The better option would be using some sum-type instead of Any. It could be modeled with a sealed trait and case classes that extends it, or in Scala 3 you can use new enums or union types.

lexspoon commented 1 week ago

I agree that it can be done, and that looks like a clean solution using the JsonReader API. I wrote something similar to start with. It took a lot of time and some false starts, but I eventually got it to work. I don't think I found readNullOrError, so your version has one less "else if", which is a tidy improvement.

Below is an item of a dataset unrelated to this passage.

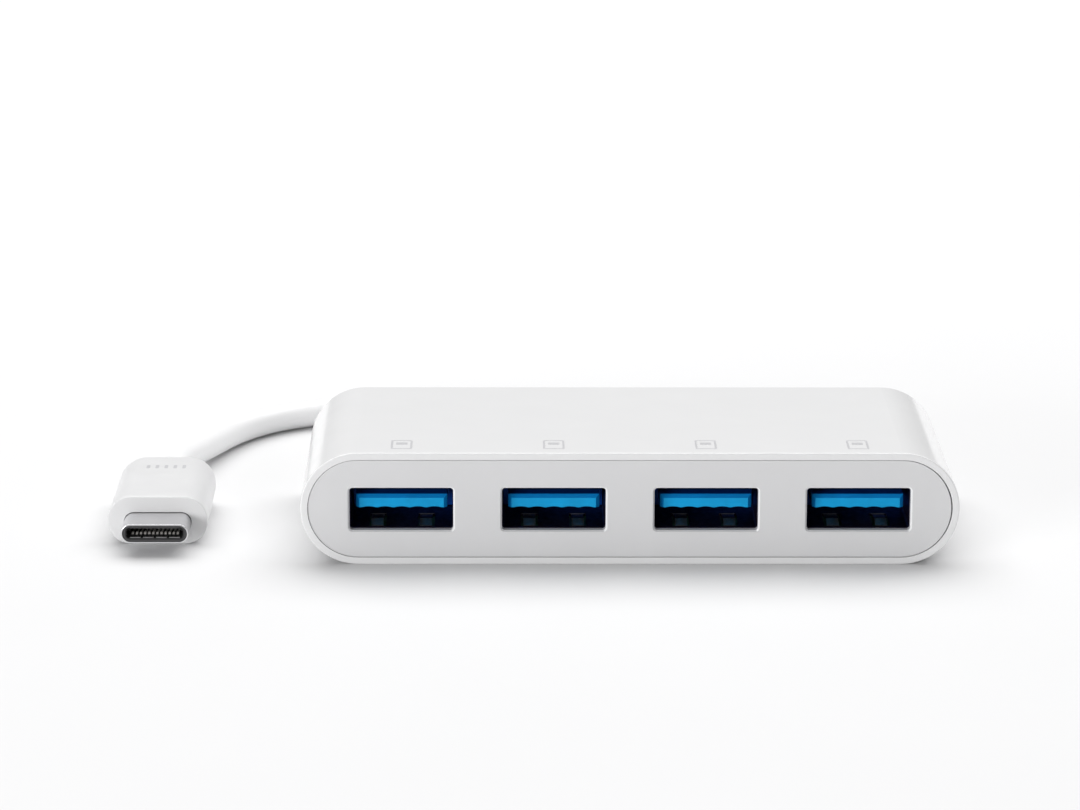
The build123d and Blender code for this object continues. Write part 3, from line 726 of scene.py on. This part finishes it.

The version on this page solves a little bit simpler problem, though. I believe this version will decode input like {"data": [[1,2], [3,4]]}, won't it? To make it a full apples to apples comparison, consider trying a decoder for [[1,2], [3,4]].

Either way, I'd encourage you to write the same decoder using JsonStructuredReader rather than JsonReader. I'm wondering if you would agree that, with the help of the wrapper, writing a decoder becomes easier.

Here are some problems the wrapper solves compared to the above code:

In the fuller version that also decodes the arrays, there are issues with commas and brackets, and with allocating builders to accumulate the data. These go away in JsonStructuredReader as well.

None of these issues prevent a decoder from being implemented, and I know that custom decoders aren't the main thing of the framework. It just seems better if the framework can make this case easier, saving the developer's mental bandwidth for other things. And this is just one example, by the way. I just checked out of curiosity, and the main codebase I work in right now has about 70 custom Spray decoders.

Re a sum type, I agree that it's cleaner that way. Also, there's a similar trade-off for the JSON encoding. In both cases, if the data can be large, you might want to have a more compact encoding even though it's not as clean.